**Material for the task**

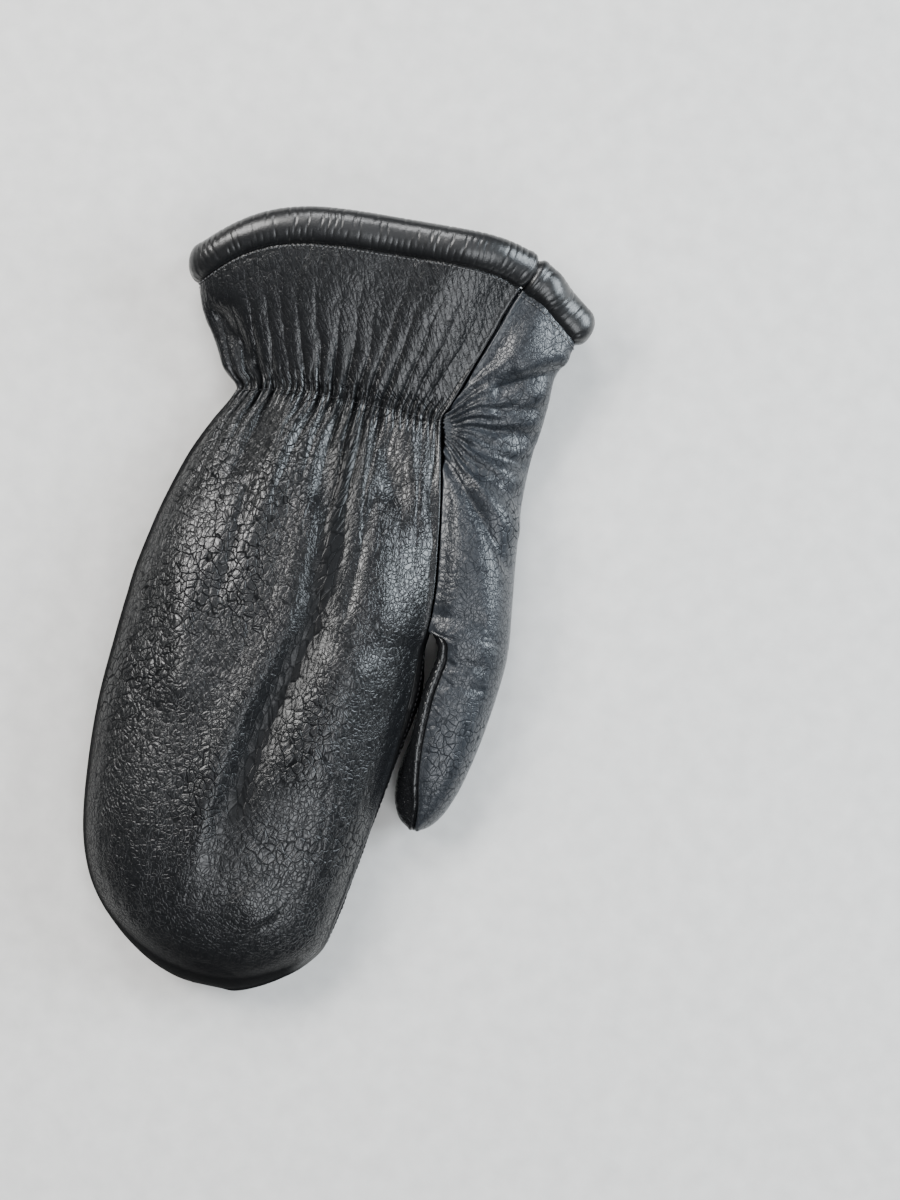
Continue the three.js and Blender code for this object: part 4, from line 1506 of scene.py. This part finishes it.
        return {"coarse": coarse, "drawn": np.clip(drawn, 0, 1),
                "dull": np.maximum(dull, self.DULL_VALLEY * valley),
                "plain": np.clip(plain, 0, 1),
                "gather": smooth(self.GATHER_FULL - np.abs(past) / self.GATHER_REACH)}


@dataclass
class PalmPanel(Panel):
    """The palm and the cuff's underside, from the little-finger side to the thumb side."""

    rows: int = 281
    columns: int = 161

    SEAM = Seam(1.2, 0.7, 0.4, 1.8)
    SIDE = Seam(0.5, 0.6, 0.15, 1.5)
    # the puffed edge beside the thumb: from the seam, its half width, along the hand, its reach
    PUFF, PUFF_AT, PUFF_ALONG = 3.2, (5.0, 4.5), (14.0, 21.0)

    def smooth_form(self) -> Sheet:
        """The palm's form."""
        form, shares = self.form, packed_shares(self.columns, 0.3, 0.5)
        grid = form.trunk_grid(form.palm, form.trunk_indices(self.rows), shares)
        return Sheet.from_grid(grid, -1.0)

    def relief(self) -> np.ndarray:
        """Low wrinkles where it doesn't rest, and the turned seams."""
        sheet = self.sheet
        x, y, z = np.moveaxis(sheet.points, -1, 0)
        height = Swell(51, 14.0, 9.0, 0.35).at(y, z) + Wrinkles(52, 5.0, 1.2, 0.16).at(y, z + x)
        edges = self.SEAM.height(sheet.from_last_side) + self.SIDE.height(sheet.from_first_side)
        edges = np.where(z > 1.0, edges, np.minimum(edges, 0.0))
        (place, width), (along, reach) = self.PUFF_AT, self.PUFF_ALONG
        puffed = self.PUFF * bell(sheet.from_last_side - place, width) * bell(y - along, reach)
        return (height * smooth(z / 6.0) + edges + puffed) * smooth(sheet.along / 5.0)

    def values(self) -> dict[str, np.ndarray]:
        """An even grain, plain beside the seams, and painted shade beside the thumb-side seam."""
        sheet = self.sheet
        x, y = sheet.points[..., 0], sheet.points[..., 1]
        coarse = smooth(0.4 + Swell(53, 25.0, 25.0, 0.8).at(x, y))
        near = bell(sheet.from_last_side, 2.0) + bell(sheet.from_first_side, 3.0)
        # painted shade: darker leather without polish on a strip beside the thumb-side seam, below
        # the crotch
        return {"coarse": coarse, "plain": np.clip(near, 0, 1),
                "dull": 0.8 * bell(sheet.from_last_side - 5.0, 4.0) * smooth((60.0 - y) / 20.0)}


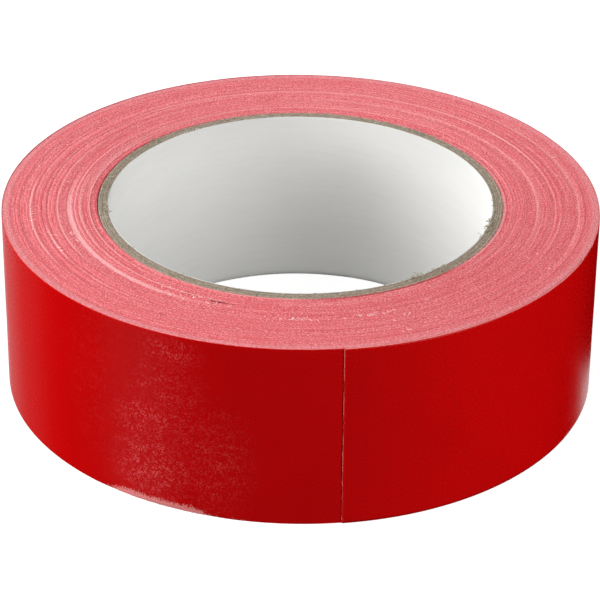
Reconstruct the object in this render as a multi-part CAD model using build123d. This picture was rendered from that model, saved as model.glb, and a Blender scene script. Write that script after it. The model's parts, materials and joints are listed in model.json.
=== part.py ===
from build123d import *

import os
from math import cos, degrees, radians, sin

# A roll of cloth-backed adhesive tape on a plied paper core, lying on one side.
#
# The frame's origin is the middle of the lower side, +Z runs along the roll's axis, and azimuths
# turn from +X towards +Y. The strip is one laminate of three layers, wound inwards from its cut
# end in half turns. Its first stretch is a tab that peels off the turn below, segment by segment.
# Sizes are in millimetres, angles in degrees.

# ---- Driving dimensions ----

# Strip: a plastic film outside, woven cloth in the middle, adhesive inside.
tape_width = 38.0  # of the slit roll, core and smeared sides included
film_thickness = 0.08
cloth_thickness = 0.10
adhesive_thickness = 0.06
edge_smear = 0.02  # adhesive that slitting drew over each side of the roll
strip_turns = 79.5  # a whole number of half turns
cut_end_azimuth = -82.0

# Core: a white paper liner and plies of grey board, glued face to face.
core_bore_diameter = 76.8
liner_thickness = 0.15
board_thickness = 0.48
board_plies = 4

# Peeling tab: equal segments of the strip's free end, each hinged on its outer face.
tab_arc = 54.0
tab_segments = 6
hinge_gap = 0.05  # between one segment and the next, along the strip
release_gap = 0.02  # between the tab's adhesive and the turn below it

# ---- Derived sizes ----

pitch = film_thickness + cloth_thickness + adhesive_thickness
half_turns = round(2 * strip_turns)
core_bore_radius = core_bore_diameter / 2
core_radius = core_bore_radius + liner_thickness + board_plies * board_thickness

# Each half turn is an arc about one of two centres, a quarter pitch either side of the axis, so
# that the strip moves in by half a pitch at each change of centre and stays tangent to itself.
centre_shift = pitch / 4
inner_end_radius = core_radius + pitch
first_arc_radius = inner_end_radius + half_turns * pitch / 2 - centre_shift
roll_radius = first_arc_radius + centre_shift

segment_arc = tab_arc / tab_segments
gap_arc = degrees(hinge_gap / roll_radius)  # hinge_gap as an angle

# Depth of each layer's outer and inner face below the strip's outer face.
layers = {
    "film": (0.0, film_thickness),
    "cloth": (film_thickness, film_thickness + cloth_thickness),
    "adhesive": (film_thickness + cloth_thickness, pitch),
}


# ---- Strip geometry ----


def on_circle(centre, radius, azimuth):
    """The point at an azimuth on a circle in the plane of the lower side."""
    return centre + Vector(cos(radians(azimuth)), sin(radians(azimuth))) * radius


def arc_centre(half_turn):
    """Centre of one half turn, counted inwards from the cut end."""
    side = 1 if half_turn % 2 == 0 else -1
    return on_circle(Vector(0, 0), side * centre_shift, cut_end_azimuth)


def strip_arc(half_turn, depth, start, end):
    """The part of one half turn that lies between two angles from the cut end, at a depth
    below the strip's outer face."""
    centre = arc_centre(half_turn)
    radius = first_arc_radius - half_turn * pitch / 2 - depth
    angles = (start, (start + end) / 2, end)
    return ThreePointArc(*(on_circle(centre, radius, cut_end_azimuth + a) for a in angles))


def strip_face(depth, start, end):
    """The strip's line at a depth, as arcs, from one angle to another along the strip."""
    arcs = []
    for half_turn in range(half_turns):
        low = max(start, 180 * half_turn)
        high = min(end, 180 * (half_turn + 1))
        if high > low:
            arcs.append(strip_arc(half_turn, depth, low, high))
    return arcs


def strip_length(start, end):
    """Length of the strip's middle line between two angles from the cut end."""
    return sum(arc.length for arc in strip_face(pitch / 2, start, end))


def wound_layer(outer_depth, inner_depth, start, end):
    """One layer of the strip between two angles from the cut end, as a solid."""
    outer = strip_face(outer_depth, start, end)
    inner = strip_face(inner_depth, start, end)
    ends = [Line(outer[0] @ 0, inner[0] @ 0), Line(outer[-1] @ 1, inner[-1] @ 1)]
    outline = Wire.combine([*outer, ends[1], *inner, ends[0]])[0]
    layer = extrude(Face(outline), amount=tape_width - 2 * edge_smear, dir=(0, 0, 1))
    return Pos(0, 0, edge_smear) * layer


def turn_outline(depth, start):
    """One full turn of the strip's line at a depth, closed by the step between its ends."""
    turn = strip_face(depth, start, start + 360)
    return Wire.combine([*turn, Line(turn[-1] @ 1, turn[0] @ 0)])[0]


def side_smear(start, end):
    """The thin ring of adhesive over the edges of all the turns on the lower side."""
    ring = Face(turn_outline(0.0, start), [turn_outline(pitch, end - 360)])
    return extrude(ring, amount=edge_smear, dir=(0, 0, 1))


# ---- Pieces ----


def wound_strip():
    """The stuck-down strip, from the tab's root to its inner end on the core."""
    root = tab_arc + gap_arc / 2
    inner_end = 180 * half_turns
    pieces = {
        f"wound_{layer}": wound_layer(outer, inner, root, inner_end)
        for layer, (outer, inner) in layers.items()
    }
    smear = side_smear(root, inner_end)
    both = [smear, Pos(0, 0, tape_width - edge_smear) * smear]
    pieces["wound_adhesive"] = pieces["wound_adhesive"].fuse(*both)
    return pieces


def peeling_tab():
    """The free end, segment by segment from its root to the cut end."""
    pieces = {}
    for number in range(1, tab_segments + 1):
        root_end = tab_arc - (number - 1) * segment_arc - gap_arc / 2
        free_end = tab_arc - number * segment_arc
        if number < tab_segments:
            free_end += gap_arc / 2
        for layer, (outer, inner) in layers.items():
            lift = release_gap if layer == "adhesive" else 0.0
            solid = wound_layer(outer, inner - lift, free_end, root_end)
            pieces[f"tab_{layer}_{number}"] = solid
    return pieces


def tube(inner_radius, thickness):
    """A plain tube as long as the roll is wide."""
    ring = Circle(inner_radius + thickness) - Circle(inner_radius)
    return extrude(ring, amount=tape_width)


def paper_core():
    """The liner, then the board plies from the bore outwards."""
    pieces = {"core_liner": tube(core_bore_radius, liner_thickness)}
    for number in range(1, board_plies + 1):
        inner_radius = core_bore_radius + liner_thickness + (number - 1) * board_thickness
        pieces[f"core_board_{number}"] = tube(inner_radius, board_thickness)
    return pieces


def hinge_points():
    """Where each tab segment hinges on the piece before it: on the strip's outer face."""
    angles = [tab_arc - number * segment_arc for number in range(tab_segments)]
    return [
        on_circle(arc_centre(0), first_arc_radius, cut_end_azimuth + angle) for angle in angles
    ]


# ---- Output ----


def main():
    os.makedirs("parts", exist_ok=True)
    pieces = {**paper_core(), **wound_strip(), **peeling_tab()}
    for name, solid in pieces.items():
        solid.label = name
        export_step(solid, f"parts/{name}.step")

    print(f"{len(pieces)} nodes, pitch {pitch:.3f}, core radius {core_radius:.3f}")
    print(f"roll radius {roll_radius:.3f}, strip {strip_length(0, 180 * half_turns) / 1000:.2f} m")
    print(f"tab {strip_length(0, tab_arc):.2f} long")
    for number, point in enumerate(hinge_points(), start=1):
        print(f"hinge {number}: {point.X:.4f}, {point.Y:.4f}")


if __name__ == "__main__":
    main()
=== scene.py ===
import json
import math

import bpy
import numpy as np
from mathutils import Matrix, Vector


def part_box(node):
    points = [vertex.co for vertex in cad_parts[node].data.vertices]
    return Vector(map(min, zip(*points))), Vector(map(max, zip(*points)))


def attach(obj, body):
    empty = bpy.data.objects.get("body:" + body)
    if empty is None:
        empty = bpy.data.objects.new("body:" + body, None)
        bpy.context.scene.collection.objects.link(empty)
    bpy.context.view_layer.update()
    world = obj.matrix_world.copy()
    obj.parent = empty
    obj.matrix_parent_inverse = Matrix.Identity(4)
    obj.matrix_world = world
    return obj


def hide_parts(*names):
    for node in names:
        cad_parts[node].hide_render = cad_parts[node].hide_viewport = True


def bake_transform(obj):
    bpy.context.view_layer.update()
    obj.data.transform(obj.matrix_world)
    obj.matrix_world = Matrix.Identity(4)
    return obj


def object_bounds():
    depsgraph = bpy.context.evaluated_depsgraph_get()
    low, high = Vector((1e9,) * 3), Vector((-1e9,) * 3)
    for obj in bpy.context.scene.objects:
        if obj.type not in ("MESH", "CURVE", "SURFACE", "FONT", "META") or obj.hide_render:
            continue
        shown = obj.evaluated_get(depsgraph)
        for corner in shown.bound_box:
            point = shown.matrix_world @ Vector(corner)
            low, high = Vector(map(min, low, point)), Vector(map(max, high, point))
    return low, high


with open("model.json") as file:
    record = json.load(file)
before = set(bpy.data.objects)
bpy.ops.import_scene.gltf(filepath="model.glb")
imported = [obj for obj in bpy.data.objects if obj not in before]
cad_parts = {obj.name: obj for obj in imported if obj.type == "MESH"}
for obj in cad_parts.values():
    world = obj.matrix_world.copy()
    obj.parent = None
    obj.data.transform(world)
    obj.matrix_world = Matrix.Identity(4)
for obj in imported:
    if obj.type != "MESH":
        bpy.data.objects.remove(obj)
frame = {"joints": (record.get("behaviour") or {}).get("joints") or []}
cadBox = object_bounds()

# A roll of cloth-backed tape on a plied paper core. Sizes are in metres, unless a name or a note
# says mm, and angles in degrees. Patterns are worked out in millimetres.
mm = 0.001
rng = np.random.default_rng(38)

rollWidth = cadBox[1][2] - cadBox[0][2]
hinges = [joint for joint in frame["joints"] if joint["type"] == "hinge"]

# The strip is wound inwards in half turns about two centres, a quarter of its thickness from the axis.
strip = {
    "film": 0.08 * mm,
    "cloth": 0.10 * mm,
    "adhesive": 0.06 * mm,
    "cutEndAngle": -82.0,
    "tabArc": 54.0,
    "halfTurns": 159,
    "release": 0.02 * mm,  # between the tab and the turn below
}
linerThickness = 0.15 * mm
stripThickness = strip["film"] + strip["cloth"] + strip["adhesive"]
centreShift = stripThickness / 4
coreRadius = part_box("core_board_4")[1].x
boreRadius = -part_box("core_liner")[0].x - linerThickness
firstArc = coreRadius + stripThickness * (1 + strip["halfTurns"] / 2) - centreShift
rollRadius = firstArc + centreShift
segmentArc = strip["tabArc"] / len(hinges)


def stripPoints(along, depth):
    # points on the strip, by degrees along it from the cut end and depth below its outer face
    along, depth = np.broadcast_arrays(np.asarray(along, float), np.asarray(depth, float))
    half = np.floor(along / 180)
    side = np.where(half % 2 == 0, 1, -1) * centreShift
    radius = firstArc - half * stripThickness / 2 - depth
    cut = math.radians(strip["cutEndAngle"])
    angle = np.radians(strip["cutEndAngle"] + along)
    x = side * math.cos(cut) + radius * np.cos(angle)
    y = side * math.sin(cut) + radius * np.sin(angle)
    return x, y


def smoothNoise(count, step):
    # one smooth random value per sample, about -1 to 1, changing over some steps
    knots = max(4, int(count / step) + 3)
    values = rng.uniform(-1, 1, knots)
    where = np.linspace(0, knots - 1, count)
    low = np.minimum(np.floor(where).astype(int), knots - 2)
    t = where - low
    t = t * t * (3 - 2 * t)
    return values[low] * (1 - t) + values[low + 1] * t


def smoothField(rows, columns, rowStep, columnStep):
    # the same over a grid
    rowKnots = max(3, int(rows / rowStep) + 2)
    columnKnots = max(3, int(columns / columnStep) + 2)
    knots = rng.uniform(-1, 1, (rowKnots, columnKnots))
    r = np.linspace(0, rowKnots - 1.001, rows)
    c = np.linspace(0, columnKnots - 1.001, columns)
    ri, ci = r.astype(int), c.astype(int)
    rt, ct = r - ri, c - ci
    rt, ct = rt * rt * (3 - 2 * rt), ct * ct * (3 - 2 * ct)
    upper = knots[ri][:, ci] * (1 - ct) + knots[ri][:, ci + 1] * ct
    lower = knots[ri + 1][:, ci] * (1 - ct) + knots[ri + 1][:, ci + 1] * ct
    return upper * (1 - rt[:, None]) + lower * rt[:, None]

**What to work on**
Set down the lines above as they stand, starting with the first line and ending with the line that contains "return (height *".

**Solution to the exercise**
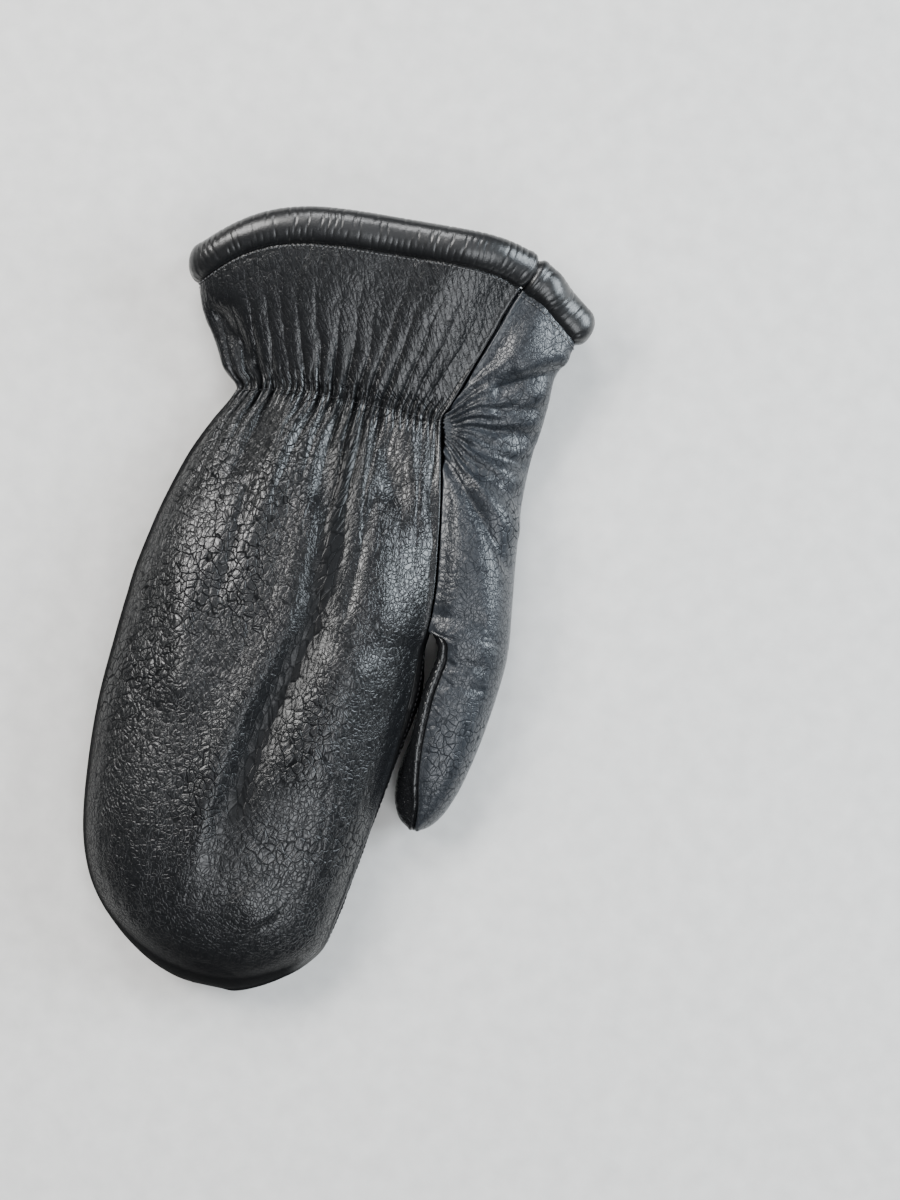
Continue the three.js and Blender code for this object: part 4, from line 1506 of scene.py. This part finishes it.
        return {"coarse": coarse, "drawn": np.clip(drawn, 0, 1),
                "dull": np.maximum(dull, self.DULL_VALLEY * valley),
                "plain": np.clip(plain, 0, 1),
                "gather": smooth(self.GATHER_FULL - np.abs(past) / self.GATHER_REACH)}


@dataclass
class PalmPanel(Panel):
    """The palm and the cuff's underside, from the little-finger side to the thumb side."""

    rows: int = 281
    columns: int = 161

    SEAM = Seam(1.2, 0.7, 0.4, 1.8)
    SIDE = Seam(0.5, 0.6, 0.15, 1.5)
    # the puffed edge beside the thumb: from the seam, its half width, along the hand, its reach
    PUFF, PUFF_AT, PUFF_ALONG = 3.2, (5.0, 4.5), (14.0, 21.0)

    def smooth_form(self) -> Sheet:
        """The palm's form."""
        form, shares = self.form, packed_shares(self.columns, 0.3, 0.5)
        grid = form.trunk_grid(form.palm, form.trunk_indices(self.rows), shares)
        return Sheet.from_grid(grid, -1.0)

    def relief(self) -> np.ndarray:
        """Low wrinkles where it doesn't rest, and the turned seams."""
        sheet = self.sheet
        x, y, z = np.moveaxis(sheet.points, -1, 0)
        height = Swell(51, 14.0, 9.0, 0.35).at(y, z) + Wrinkles(52, 5.0, 1.2, 0.16).at(y, z + x)
        edges = self.SEAM.height(sheet.from_last_side) + self.SIDE.height(sheet.from_first_side)
        edges = np.where(z > 1.0, edges, np.minimum(edges, 0.0))
        (place, width), (along, reach) = self.PUFF_AT, self.PUFF_ALONG
        puffed = self.PUFF * bell(sheet.from_last_side - place, width) * bell(y - along, reach)
        return (height * smooth(z / 6.0) + edges + puffed) * smooth(sheet.along / 5.0)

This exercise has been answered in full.